An inspection of the aromaticity of the three ring systems showed no unusual feature. Although the two indole rings are clearly aromatic [nucleus-independent chemical shift (NICS)(1) values between –11 and –12], the third saturated cycle shows NICS values of around –1 and is therefore best considered as nonaromatic.

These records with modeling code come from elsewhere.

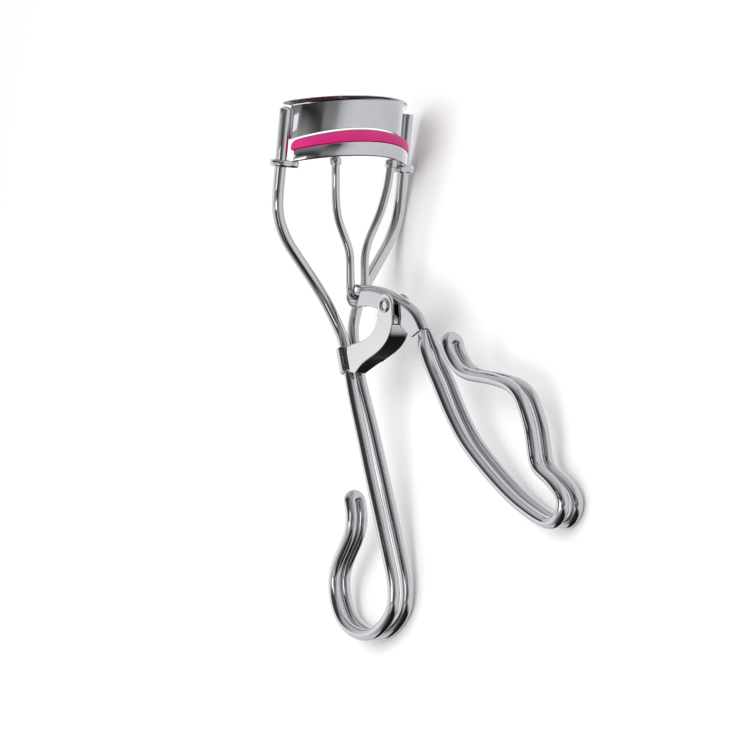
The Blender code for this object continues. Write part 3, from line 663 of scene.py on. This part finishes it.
def pad_section(th):
    b = bulge(th)
    low = 2.18 + 2.52 * b + 0.76
    lip = 4.48 + 2.98 * b + 0.06
    top = 6.47 + 3.19 * b
    o, i, t = JAW_R, BAR_IN, 0.55
    if abs(th) > BAR_END:
        low = lip - 0.14
    edge = min(1.0, (JAW_END - abs(th)) / math.radians(4.0))
    top = lip + 0.55 + (top - lip - 0.55) * math.sqrt(max(0.0, 1 - (1 - edge) ** 2))
    return fillet([
        (o - t - 0.06, low), (o - t - 0.06, lip + 0.02), (o + 0.02, lip + 0.08), (o + 0.07, (lip + top) / 2),
        (o - 0.12, top - 0.16), (15.6, top), (i + 0.12, top - 0.18), (i + 0.02, (lip + top) / 2),
        (i + 0.06, lip + 0.08), (i + t + 0.06, lip + 0.02), (i + t + 0.06, low)],
        [0.1, 0.02, 0.10, 2.0, 0.42, 6.0, 0.42, 2.0, 0.10, 0.02, 0.1], 5)


pad = rings_object("silicone_pad", arc_rings(pad_section, JAW_END - 0.012, 120, 0.16), m_pad)
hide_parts("jaw_pad")
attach(pad, "lower_jaw")


# ------------------------------------------------------------------ brackets
def smooth_line(points, count):
    f = spline_fine(points, 1200)
    return resample(f, math.radians(4.0), 0.6, 0.05) if count is None else f[:: max(1, 1200 // count)]


def ribbon_rings(path, side, t, half_w, corner, far=None):
    """Bent strip as rings across the path, corners rounded in the section;
    far gives the +W half width where it differs."""
    p = np.array(path, float)
    seg = np.diff(p, axis=0)
    seg /= np.linalg.norm(seg, axis=1)[:, None]
    tang = np.vstack([seg[:1], seg[:-1] + seg[1:], seg[-1:]])
    tang /= np.linalg.norm(tang, axis=1)[:, None]
    nor = np.column_stack([-tang[:, 1], tang[:, 0]]) * side
    rings = []
    for i in range(len(p)):
        hw = half_w(p[i]) if callable(half_w) else half_w
        fw = far(p[i]) if far else hw
        sec = fillet([(-hw, 0.0), (fw, 0.0), (fw, t), (-hw, t)], corner, 4)
        rings.append(np.array([(w, *(p[i] + nor[i] * s)) for w, s in sec]))
    return rings


def cheek_rings(outline, level, thick, edge=0.07):
    """Flat side; level(d) gives the outer face, thick is signed inwards."""
    out = np.asarray(outline, float)
    rings = []
    for u, d in ((0.0, edge), (edge, 0.0), (abs(thick) - edge, 0.0), (abs(thick), edge)):
        q = inset(out, d) if d else out
        s = 1 if thick > 0 else -1
        rings.append(np.array([(level(dd) + s * u, dd, ll) for dd, ll in q]))
    return rings


boss = []
for k in range(0, 25):
    a = math.radians(218 - k * 8.75)
    boss.append((HINGE_D + 2.25 * math.cos(a), HINGE_L + 2.25 * math.sin(a)))
link_in = smooth_line([(9.2, -31.6), (11.0, -30.75), (13.2, -29.95), (15.4, -28.90), (16.9, -27.50),
                       (17.6, -26.00), (17.75, -24.60)], None)
link_out = smooth_line([(22.35, -23.8), (22.45, -25.2), (22.15, -26.9), (21.40, -28.6), (20.15, -30.1),
                        (18.60, -31.35), (16.80, -32.5), (15.10, -33.6), (13.70, -34.85), (12.55, -36.2)], None)
near_outline = [tuple(q) for q in link_in] + boss + [tuple(q) for q in link_out] + [(10.4, -36.1)]
far_outline = [tuple(q) for q in link_in] + boss + [tuple(q) for q in link_out if q[0] > 15.0] + [
    (13.60, -34.05), (12.00, -34.35), (10.2, -34.60)]
COL_T = np.array([0.4220, -0.9066])
COL_N = np.array([0.9066, 0.4220])
COL_0 = np.array([7.42, -31.95])
COL_LEN = 4.95


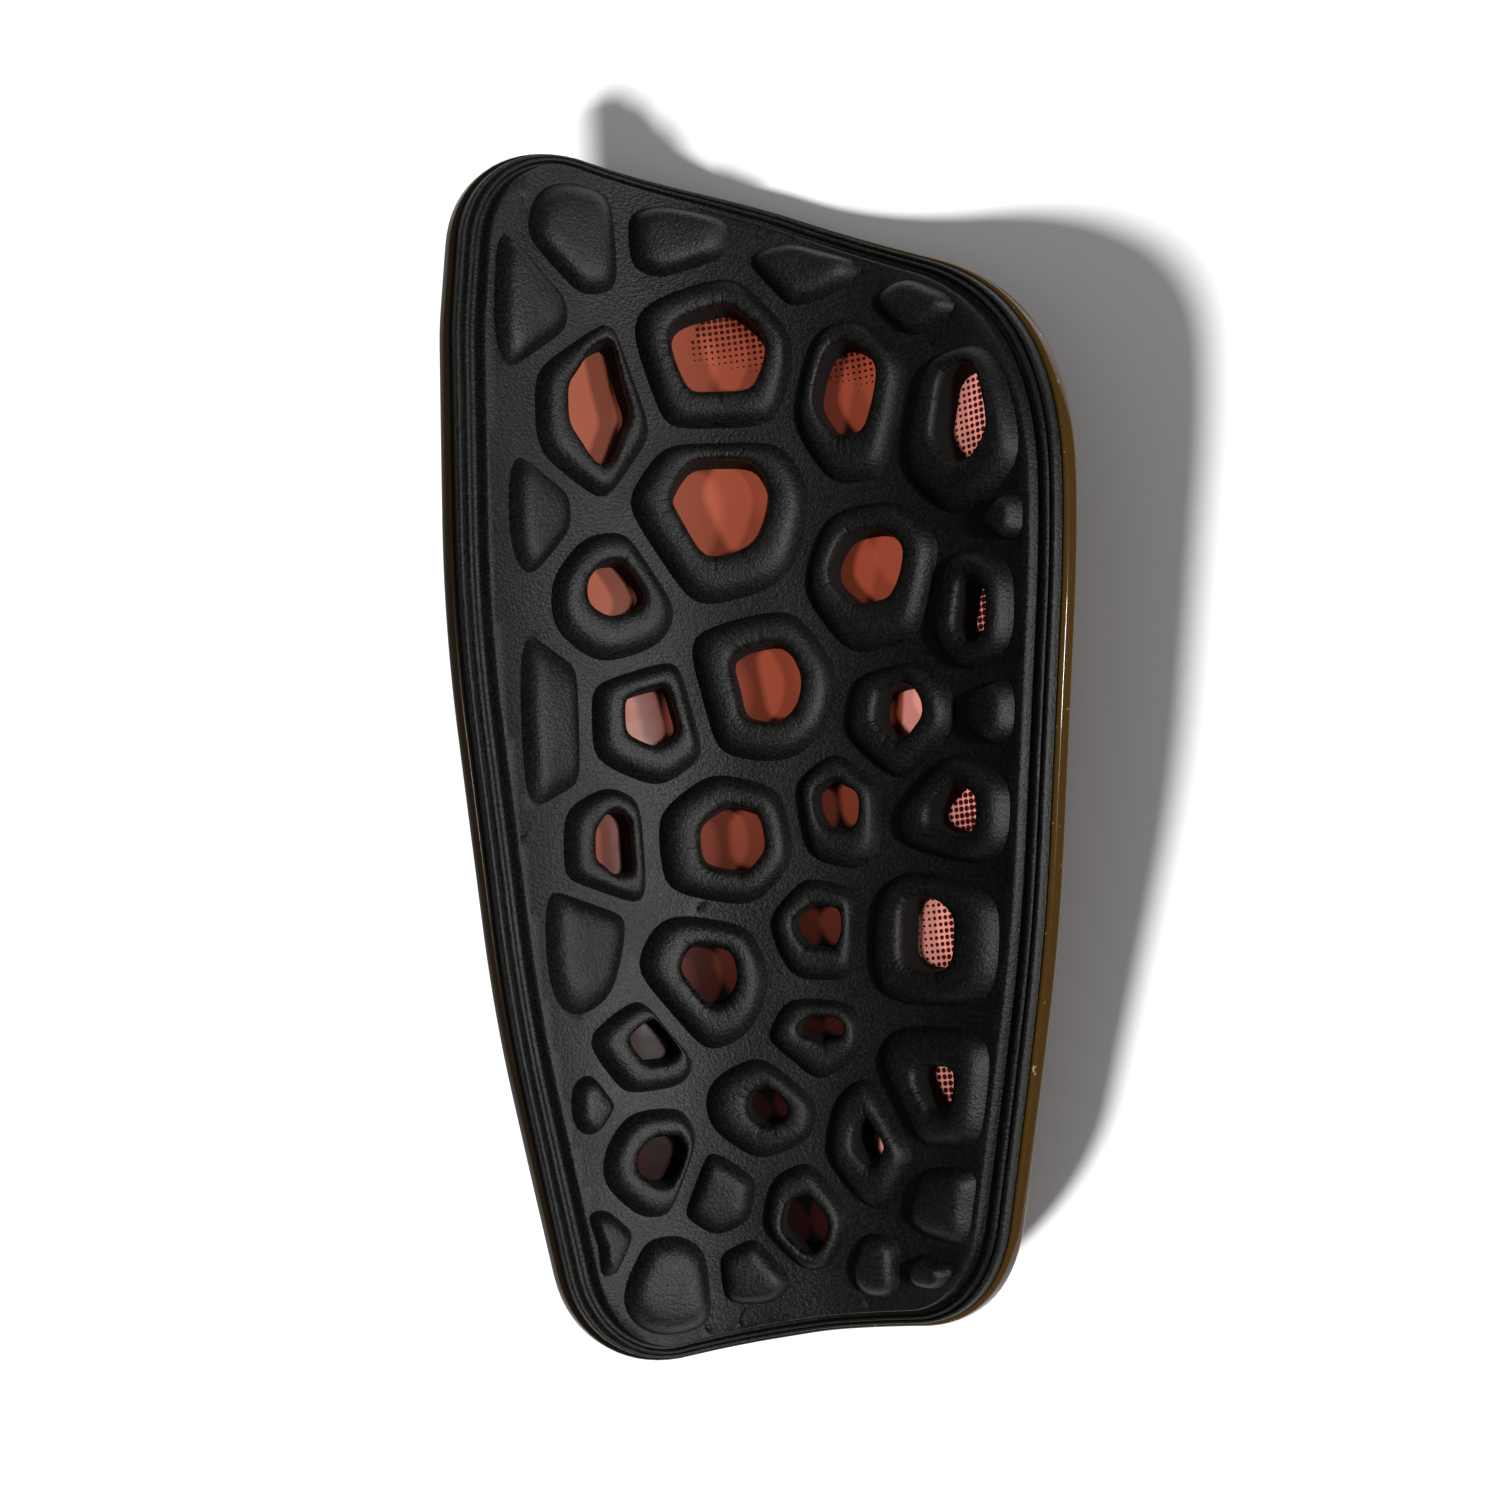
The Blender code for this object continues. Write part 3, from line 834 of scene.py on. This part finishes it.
@dataclass(frozen=True)
class PrintInk:
    """Dark screen-printed ink: a thin satin film that hides the plastic under it."""

    colour: str = "#260806"
    speck: str = "#3E120C"
    speck_mm: float = 0.8

    def material(self) -> bpy.types.Material:
        """Make the material, slightly uneven as ink is from dot to dot."""
        material, tree, shader = new_material("screen_printed_ink")
        uneven = clouds(tree, place_on_piece(tree), self.speck_mm)
        feed(tree, shader, {"Base Color": blend(tree, uneven, self.colour, self.speck),
                            "Roughness": 0.6, "Specular IOR Level": 0.2})
        return material


@dataclass(frozen=True)
class WhiteBoard:
    """Matt white card, as under a studio table-top: it shows only the shadow."""

    colour: str = "#F4F4F4"
    fibre_mm: float = 0.5
    fibre_depth_mm: float = 0.02

    def material(self) -> bpy.types.Material:
        """Make the material."""
        material, tree, shader = new_material("matt_white_card")
        fibres = clouds(tree, place_on_piece(tree), self.fibre_mm)
        feed(tree, shader, {"Base Color": linear(self.colour), "Roughness": 0.9,
                            "Specular IOR Level": 0.1,
                            "Normal": relief(tree, fibres, 0.1, self.fibre_depth_mm)})
        return material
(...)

Comparing the experimental cytotoxicity tested on three human tumor cell lines and the antimicotic activity [16] against our calculated gas phase PAs, at first glance, some correlation is apparent. However, the explanation is simple: although the acetyl group at the guanidine nitrogen is suggested to have a key role in the biological activity, it also reduces the basicity, as is evident from the gas phase proton activity. Therefore, the gas phase PA cannot be taken as a direct indicator of the biological activity.

3 Conclusion

The structures of aplicyanins A–F have been investigated by quantum chemical methods with respect to their gas phase PAs. Although aplicyanin A, aplicyanin C, and aplicyanin E show a high PA of around –245 kcal mol⁻¹, aplicyanin B, aplicyanin D, and aplicyanin F are significantly weaker bases, as the O=C–bond in the acetyl group is in conjugation with the imine N=C group. The apparent correlation between the gas phase PAs and the investigated biological activity can be attributed to the presence or absence of an acetyl group at the guanidine nitrogen and therefore cannot be taken as a guide in the search for further specific compounds.

4 Experimental section

For comparability with our previous studies, we fully optimized all structures at the B3LYP/6-31G(d) density-functional theory (DFT) level [42–46] using the Gaussian 03 program [47]. Frequencies were computed at the same level to characterize stationary points and to obtain zero-point vibrational energies (ZPEs). All frequencies are unscaled. DFT, in particular B3LYP, has shown to provide accurate geometries and good harmonic vibrational frequencies for a broad range of molecules and ions [48–50]. As shown recently, the level of theory selected is well suited for nuclear magnetic resonance [51, 52] and NICS calculations [53–56]. The gas phase PAs were calculated for 0 K following the approach of Raabe et al. [36–40] at B3LYP/6-31G(d) and of Despotović et al. [57] applying B3LYP/6-311+G(2df,p)//B3LYP/6-31G(d) and always included the ZPE correction on the B3LYP/6-31G(d) level of theory.